I started by measuring the angles and curves inside the bottle, using some maths I was then able to draw a rough cross-section of the bottle. I then cut this out on a piece of paper and after a few attempts, I was happy with the fit.

I then traced the outline onto some sheet metal. Using the tin snips and a hacksaw I was able to cut the shape out roughly. I then used files and sandpaper to create a snug fit that didn't have too much friction.

I then repeated this process. I then wanted the two parts to be perpendicular to each other so I cut a slot a quarter of the way down from the top of one with a width of 1 mm. I then cut a 3 mm slot from the bottom that went 20mm up the piece.

For the other, I cut a 3mm wide slot from the bottom with a length of 20mm. I then cut a 1mm slot up from the centre of the 3mm slot. This brought the total length of the slot to ¾ of the piece.

The first time I tried this, I went too far with the cuts damaging the integrity of the piece and causing it to bend over minimal force.

These two pieces then slotted together leaving a 3mm wide slot at the bottom. I then stuck a 3mm metal rod into this slot and used epoxy resin to secure it there. I then test fitted it again. Once I was happy with the fit, the dispenser paddle was completed.

I started the hopper by drawing it up on coral draw software. I was then able to laser cut each piece of see-through acrylic. I laser-cut seven rectangles and two octagons. I then cut the edges on each rectangular piece to 22.5° so that when two came together they made 45°.
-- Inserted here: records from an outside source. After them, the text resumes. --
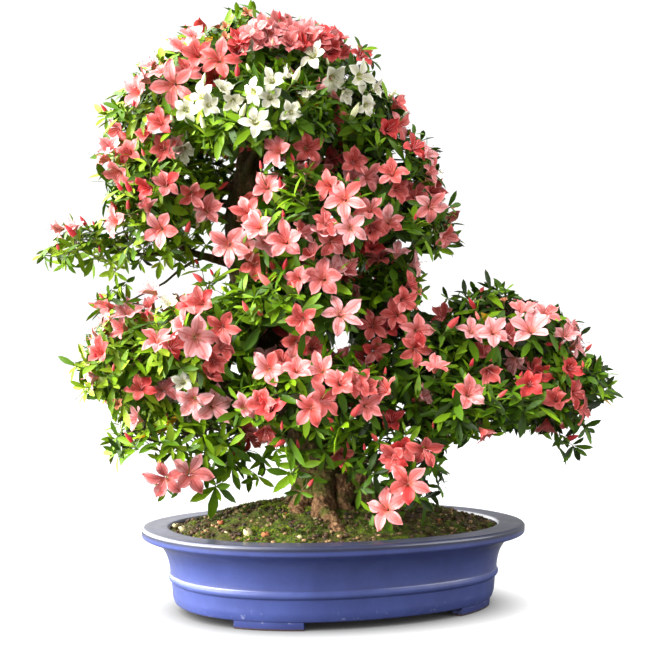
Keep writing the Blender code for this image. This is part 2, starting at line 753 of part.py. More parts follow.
def make_pad(name, seed, carrier, limbs, finish):
    """One mass of foliage: a stem, its twigs and their leaves and blossom, fused into one solid."""
    rng = random.Random(SEED + seed)
    centre = Vector(PADS[name][0])
    way = carrier.end_direction()
    stem = stem_limb(name, carrier)
    rings = limb_rings(stem, BOUGH_SIDES)
    rings[0] = [p - way * (p - stem.points[0]).dot(way) for p in rings[0]]
    base = solid_object("foliage_" + name, [p for ring in rings for p in ring],
                        band_faces(len(rings), BOUGH_SIDES), finish)
    pieces = bpy.data.collections.new("pieces")
    bpy.context.scene.collection.children.link(pieces)
    borders = own_space(name)

    def add(solid):
        made = solid_object("piece", *solid)
        bpy.context.scene.collection.objects.unlink(made)
        pieces.objects.link(made)

    dense = name not in AIRY_PADS
    taken = []

    def fits(start, end, points, half_width):
        if dense and any(reach_share(name, p) < CORE_CLEAR for p in points):
            return False
        return is_inside(points, borders) and is_clear(start, end, half_width, limbs + taken)

    def tip_fits(tip, axis):
        aside, outward = TIP_ROOM
        first = axis.orthogonal().normalized() * LEAF_SHORTEST * aside
        second = axis.cross(first)
        rim = tip + axis * LEAF_SHORTEST * outward
        around = [rim + first, rim - first, rim + second, rim - second, tip]
        return fits(tip - axis * LEAF_THICKNESS, rim, around, LEAF_SHORTEST / 2)

    if dense:
        core_object(name, rng, borders, limbs, pieces)
    longest = LEAF_LENGTH * pad_scale(name)
    tips = pad_tips(name, rng, tip_fits)
    for k, (tip, axis) in enumerate(tips):
        low, high = TWIG_ROOTS
        root = stem.points[0].lerp(centre, low + (high - low) * (k + 1) / len(tips))
        bend = root.lerp(tip, TWIG_BEND) + Vector((0.0, 0.0, TWIG_ARCH))
        free_run = is_clear(root.lerp(bend, 0.5), bend, TWIG_RADIUS, limbs + taken)
        if not (free_run and is_inside([bend], borders) and fits(bend, tip, [tip], TWIG_RADIUS)):
            continue
        in_bloom = rng.random() < BLOOM_SHARE
        solid, spans = tip_solid(root, bend, tip, axis, longest, in_bloom, rng, fits)
        if solid:
            add(solid)
            taken += spans
    joined = base.modifiers.new("joined", "BOOLEAN")
    joined.operation = "UNION"
    joined.operand_type = "COLLECTION"
    joined.collection = pieces
    joined.solver = "EXACT"
    apply_modifiers(base)
    for piece in list(pieces.objects):
        bpy.data.objects.remove(piece, do_unlink=True)
    bpy.data.collections.remove(pieces)
    keep_largest_body(base)
    return base


def stand_upright_on_origin():
    """Turn the pot's long side along X and put the origin under the middle of the whole plant."""
    frame = bpy.data.objects.new("front_view", None)
    bpy.context.scene.collection.objects.link(frame)
    for thing in list(bpy.data.objects):
        if thing.type == "MESH":
            thing.parent = frame
    frame.rotation_euler.z = -POT_TURN
    bpy.context.view_layer.update()
    corners = [thing.matrix_world @ v.co for thing in bpy.data.objects if thing.type == "MESH"
               and not thing.hide_render for v in thing.data.vertices]
    middle_x = (min(p.x for p in corners) + max(p.x for p in corners)) / 2
    middle_y = (min(p.y for p in corners) + max(p.y for p in corners)) / 2
    frame.location = (-middle_x, -middle_y, 0.0)


def main():
    clear_scene()
    glaze = material("blue_glaze", POT_BLUE, 0.15)
    moss = material("moss_and_soil", MOSS, 0.95)
    bark = material("trunk_bark", TRUNK_BARK, 0.9)
    bough_bark = material("bough_bark", BOUGH_BARK, 0.85)
    leaf = material("azalea_leaf", LEAF_GREEN, 0.5)

    make_pot(glaze)
    make_soil(moss)
    trunk = trunk_limb()
    limbs = {"trunk": trunk}
    solid_object("trunk", *trunk_mesh(trunk, 0.0), bark)

    for name in sorted(BOUGHS, key=lambda n: BOUGHS[n][0] != "trunk"):
        limbs[name] = bough_limb(name, limbs)
        parent_name = BOUGHS[name][0]
        rings = limb_rings(limbs[name], BOUGH_SIDES)
        bough = solid_object("bough_" + name, [p for ring in rings for p in ring],
                             band_faces(BOUGH_RINGS, BOUGH_SIDES), bough_bark)
        if parent_name == "trunk":
            cutter = solid_object("seat_cutter", *trunk_mesh(trunk, GAP))
        else:
            parent_rings = limb_rings(limbs[parent_name], BOUGH_SIDES, spare=SEAT_GAP)
            cutter = solid_object("seat_cutter", [p for ring in parent_rings for p in ring],
                                  band_faces(BOUGH_RINGS, BOUGH_SIDES))
        cut_away(bough, cutter)
        bpy.data.objects.remove(cutter, do_unlink=True)
        keep_largest_body(bough)

    stems = {name: stem_limb(name, limbs.get(name, trunk)) for name in PADS}
    for seed, name in enumerate(PADS):
        others = list(limbs.values()) + [stem for key, stem in stems.items() if key != name]
        make_pad(name, seed, limbs.get(name, trunk), others, leaf)
    stand_upright_on_origin()


main()
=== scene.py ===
"""Azalea bonsai in flower: the dressed model, its camera, light and floor."""
import math
import random

import bpy
import numpy as np
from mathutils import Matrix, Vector, noise


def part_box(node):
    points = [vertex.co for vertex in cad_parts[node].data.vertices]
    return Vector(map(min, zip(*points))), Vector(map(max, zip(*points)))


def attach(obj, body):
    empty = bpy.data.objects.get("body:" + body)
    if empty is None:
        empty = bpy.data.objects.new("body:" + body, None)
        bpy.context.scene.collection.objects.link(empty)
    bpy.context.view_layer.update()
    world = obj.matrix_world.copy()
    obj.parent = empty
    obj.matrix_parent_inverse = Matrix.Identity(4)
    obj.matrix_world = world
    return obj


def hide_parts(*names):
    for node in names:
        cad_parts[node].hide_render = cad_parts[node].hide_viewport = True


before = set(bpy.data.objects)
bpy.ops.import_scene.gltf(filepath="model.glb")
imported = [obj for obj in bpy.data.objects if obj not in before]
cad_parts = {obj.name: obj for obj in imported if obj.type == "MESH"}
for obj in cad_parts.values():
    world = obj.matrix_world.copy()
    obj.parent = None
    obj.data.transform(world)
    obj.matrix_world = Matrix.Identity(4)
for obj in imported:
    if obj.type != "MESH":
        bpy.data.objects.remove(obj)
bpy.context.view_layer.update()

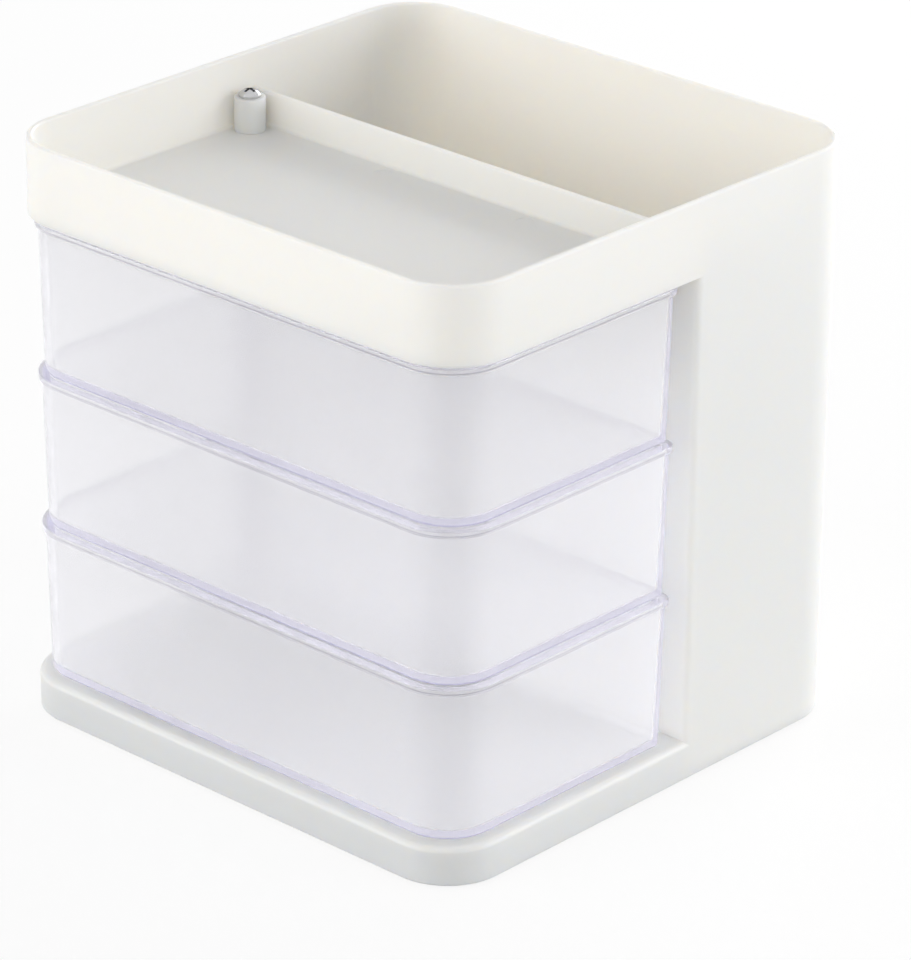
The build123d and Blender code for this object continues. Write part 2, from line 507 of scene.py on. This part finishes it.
def cross_screws_tree():
    """Pan-head screws with a cross recess and a cut thread, the first upright and the next upside down."""
    length = "NodeSocketFloat"
    tree, into, out = new_group(
        "Cross Screws",
        "GeometryNodeTree",
        [
            ("First Seat", "NodeSocketVector", None),
            ("To Next Seat", "NodeSocketVector", None),
            ("Head Radius", length, 0.003),
            ("Head Side", length, 0.0006),
            ("Head Height", length, 0.0019),
            ("Shank Radius", length, 0.0015),
            ("Shank Length", length, 0.009),
            ("Thread Pitch", length, 0.0005),
            ("Cross Length", length, 0.0034),
            ("Cross Width", length, 0.0008),
            ("Material", "NodeSocketMaterial", None),
        ],
        [("Geometry", "NodeSocketGeometry")],
    )
    get = into.outputs
    rise = maths(tree, "SUBTRACT", get["Head Height"], get["Head Side"])
    square = maths(tree, "MULTIPLY", get["Head Radius"], get["Head Radius"])
    span = maths(tree, "MULTIPLY_ADD", rise, rise, square)
    ball = maths(tree, "DIVIDE", span, maths(tree, "MULTIPLY", rise, 2.0))

    segments = 48
    dome_end = 0.8  # the dome's share of the head's profile, before the straight side
    grid, angle, way = turned_surface(tree, segments, 16)
    radius = maths(tree, "MULTIPLY", get["Head Radius"], stretch(tree, way, 0.0, dome_end))
    radius_squared = maths(tree, "MULTIPLY", radius, radius)
    chord = maths(tree, "SUBTRACT", maths(tree, "MULTIPLY", ball, ball), radius_squared)
    ball_centre = maths(tree, "SUBTRACT", get["Head Height"], ball)
    dome = maths(tree, "ADD", maths(tree, "SQRT", chord), ball_centre)
    drop = maths(tree, "MULTIPLY", get["Head Side"], stretch(tree, way, dome_end, 1.0))
    head = bend(tree, grid, angle, radius, maths(tree, "SUBTRACT", dome, drop))

    # Shares of the shank's profile: the head's underside, the plain neck, the thread and the tip.
    under_end = 0.02
    neck_end = 0.10
    thread_full = 0.12
    tip_start = 0.96
    grid, angle, way = turned_surface(tree, segments, 150)
    under = maths(tree, "SUBTRACT", 1.0, stretch(tree, way, 0.0, under_end))
    down = stretch(tree, way, under_end, 1.0)
    depth = maths(tree, "MULTIPLY", get["Shank Length"], down)
    turns_down = maths(tree, "DIVIDE", depth, get["Thread Pitch"])
    turns = maths(tree, "ADD", turns_down, maths(tree, "DIVIDE", angle, FULL_TURN))
    flank = maths(tree, "ABSOLUTE", maths(tree, "SUBTRACT", maths(tree, "FRACT", turns), 0.5))
    groove = maths(tree, "MULTIPLY", flank, get["Thread Pitch"])
    cut = maths(tree, "MULTIPLY", groove, stretch(tree, way, neck_end, thread_full))
    thread = maths(tree, "SUBTRACT", get["Shank Radius"], cut)
    taper = maths(tree, "SUBTRACT", 1.0, stretch(tree, way, tip_start, 1.0))
    overhang = maths(tree, "SUBTRACT", get["Head Radius"], get["Shank Radius"])
    wide = maths(tree, "MULTIPLY", overhang, under)
    radius = maths(tree, "MULTIPLY", maths(tree, "ADD", thread, wide), taper)
    shank = bend(tree, grid, angle, radius, maths(tree, "MULTIPLY", depth, -1.0))

    cutter = tree.nodes.new("GeometryNodeMeshBoolean")
    cutter.operation = "DIFFERENCE"
    tree.links.new(close_up(tree, head, shank), cutter.inputs["Mesh 1"])
    cutter_height = 1.3  # of the head's height; half of it goes down into the head
    deep = maths(tree, "MULTIPLY", get["Head Height"], cutter_height)
    sizes = [(get["Cross Length"], get["Cross Width"]), (get["Cross Width"], get["Cross Length"])]
    for x, y in sizes:
        size = add(tree, "ShaderNodeCombineXYZ", X=x, Y=y, Z=deep)
        wing = add(tree, "GeometryNodeMeshCube", Size=size.outputs[0]).outputs["Mesh"]
        lift = add(tree, "ShaderNodeCombineXYZ", X=0.0, Y=0.0, Z=get["Head Height"])
        wing = add(tree, "GeometryNodeTransform", Geometry=wing, Translation=lift.outputs[0])
        tree.links.new(wing.outputs[0], cutter.inputs["Mesh 2"])

    first, step = get["First Seat"], get["To Next Seat"]
    seats = add(tree, "GeometryNodeMeshLine", Count=2, Start_Location=first, Offset=step)
    half_turn = maths(tree, "MULTIPLY", tree.nodes.new("GeometryNodeInputIndex").outputs[0], math.pi)
    turn = add(tree, "ShaderNodeCombineXYZ", X=half_turn, Y=0.0, Z=0.0)
    set_out(tree, seats.outputs[0], cutter.outputs[0], turn.outputs[0], get["Material"], out)
    return tree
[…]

I then placed all these rectangles around the octagon. This formed an octagonal prism that would be used as a hopper to store the cereal. The open side would be glued down to the dispenser. I still had a problem though. Since the bottom was flat any cereal would just sit on the bottom.

To solve this I used some maths to calculate the size and angle a piece would be needed to be cut at to sit flush against the wall at an angle. I then cut this piece and glued it in. I then attached a hinge and magnets to secure the door on the top. This door will be used to fill the hopper.